The trouble with the show (apart from the annoying scribbler) was that “the best comedian in Britain”, to use his own words, who looks “like George Clooney – from the eyebrows up”, again his words, was exhausted. Perhaps because of that he didn’t adequately explain its main themes: rumour and abuse. Not, it has to be said, the most comically fertile of areas but a brave move to focus on, given cultural taboos.

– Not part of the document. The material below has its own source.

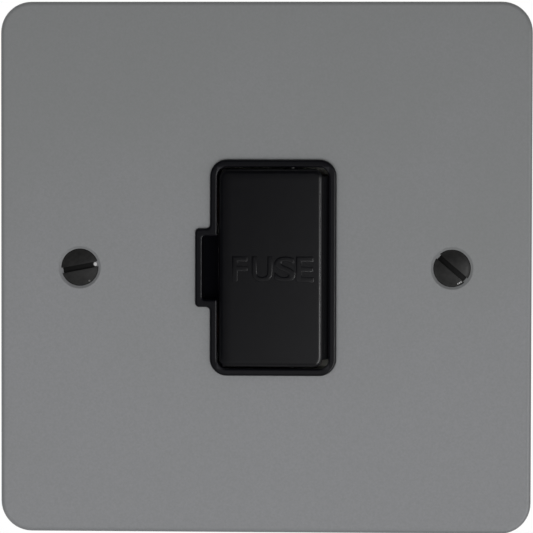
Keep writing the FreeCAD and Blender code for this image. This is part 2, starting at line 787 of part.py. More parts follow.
def pieces():
    top_contact = fuse_contact()
    cap = fuse_cap()
    live = terminal(-1, live_strip_x)
    neutral = terminal(1, link_x)
    earth = earth_terminal()
    made = {
        "front_plate": front_plate(),
        "gasket": gasket(),
        "mounting_strap": mounting_strap(),
        "fixing_screw_left": fixing_screw(-fixing_x, slot_angle_left),
        "fixing_screw_right": fixing_screw(fixing_x, slot_angle_right),
        "bezel_moulding": bezel_moulding(),
        "fuse_carrier": fuse_carrier(),
        "fuse_tube": fuse_tube(),
        "fuse_wire": fuse_wire(),
        "fuse_cap_top": cap,
        "fuse_cap_bottom": flipped(cap),
        "base_housing": base_housing(),
        "load_fuse_contact": top_contact,
        "supply_fuse_contact": flipped(top_contact),
        "live_load_terminal": live,
        "live_supply_terminal": flipped(live),
        "neutral_load_terminal": neutral,
        "neutral_supply_terminal": flipped(neutral),
        "neutral_link": neutral_link(),
        "earth_load_terminal": earth,
        "earth_supply_terminal": flipped(earth),
    }
    made["live_load_screw"] = terminal_screw(-block_x, block_z, bore_y, 25)
    made["live_supply_screw"] = terminal_screw(-block_x, -block_z, bore_y, 100)
    made["neutral_load_screw"] = terminal_screw(block_x, block_z, bore_y, 140)
    made["neutral_supply_screw"] = terminal_screw(block_x, -block_z, bore_y, 65)
    earth_bore_y = tab_reach / 2 - earth_block_depth / 2 + wire_bore_depth
    made["earth_load_screw"] = terminal_screw(0, earth_z, earth_bore_y, 10)
    made["earth_supply_screw"] = terminal_screw(0, -earth_z, earth_bore_y, 80)
    turns = (20, 75, 130, 165)
    names = ("left", "right", "top", "bottom")
    for name, (x, z), turn in zip(names, assembly_points(), turns):
        made["assembly_screw_" + name] = assembly_screw(x, z, turn)
    names = ("left_low", "left_high", "right_low", "right_high")
    for name, (x, z) in zip(names, stud_points()):
        made["plate_nut_" + name] = plate_nut(x, z)
    return made


os.makedirs("parts", exist_ok=True)
for node, shape in pieces().items():
    solids = shape.Solids
    if len(solids) != 1 or not shape.isValid():
        raise ValueError(f"{node} came out as {len(solids)} solids")
    solids[0].exportStep(f"parts/{node}.step")
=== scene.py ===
import json
import math

import bmesh
import bpy
from mathutils import Matrix, Vector


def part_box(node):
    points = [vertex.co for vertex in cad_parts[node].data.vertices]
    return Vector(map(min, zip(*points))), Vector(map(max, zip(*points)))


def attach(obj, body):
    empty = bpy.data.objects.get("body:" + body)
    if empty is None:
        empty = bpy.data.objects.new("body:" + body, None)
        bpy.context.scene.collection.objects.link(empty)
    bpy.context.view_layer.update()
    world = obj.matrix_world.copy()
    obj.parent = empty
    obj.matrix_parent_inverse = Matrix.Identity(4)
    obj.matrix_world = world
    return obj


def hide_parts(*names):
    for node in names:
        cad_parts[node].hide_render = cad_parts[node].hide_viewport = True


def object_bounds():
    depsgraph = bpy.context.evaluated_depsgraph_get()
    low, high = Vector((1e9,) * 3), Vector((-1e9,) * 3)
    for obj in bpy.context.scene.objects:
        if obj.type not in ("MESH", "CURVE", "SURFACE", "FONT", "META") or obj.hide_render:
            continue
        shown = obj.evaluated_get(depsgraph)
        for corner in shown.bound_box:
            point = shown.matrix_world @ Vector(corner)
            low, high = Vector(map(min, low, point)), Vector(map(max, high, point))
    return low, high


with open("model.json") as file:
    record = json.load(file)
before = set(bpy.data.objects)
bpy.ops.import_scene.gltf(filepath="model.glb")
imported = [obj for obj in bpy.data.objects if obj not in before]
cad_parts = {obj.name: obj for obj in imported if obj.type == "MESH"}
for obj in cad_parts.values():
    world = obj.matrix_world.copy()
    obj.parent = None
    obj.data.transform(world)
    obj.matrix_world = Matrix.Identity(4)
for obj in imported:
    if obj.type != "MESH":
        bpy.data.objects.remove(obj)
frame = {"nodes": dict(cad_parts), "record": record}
cad_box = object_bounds()

# Sizes of the unit as its drawing has them, in metres.
MM = 0.001
FACE_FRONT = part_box("fuse_carrier")[0].y
PLATE_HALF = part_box("front_plate")[1].x
CROWN_R = 140.0 * MM
CROWN_X = 4.0 * MM
FIXING_X = 30.15 * MM
FUSE_X = -2.4 * MM
FUSE_Y = 1.1 * MM

# Two lengths are alike when they differ by less than this.
CLOSE = 0.01 * MM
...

Consequently it soared and dipped alarmingly, with the glassy-eyed 61-year-old who once got “five stars from The Scotsman”  jousting superbly and disastrously by turns with his audience, dissing his “paedoey, creepy posters … I’m saying don’t come and see my show”, he drawled darkly, riffing as it were on Harvey Weinstein and ending up asking complete strangers: “Do you like me?”

A couple of middle-aged ladies left. It was as if he was imploding before our eyes.

“No,” came the reply.

“But you started off liking me.”

“Not really. Do you want people to like you?”

As he said while flyering before the show: “Lewis Schaffer: he’s sometimes funny.”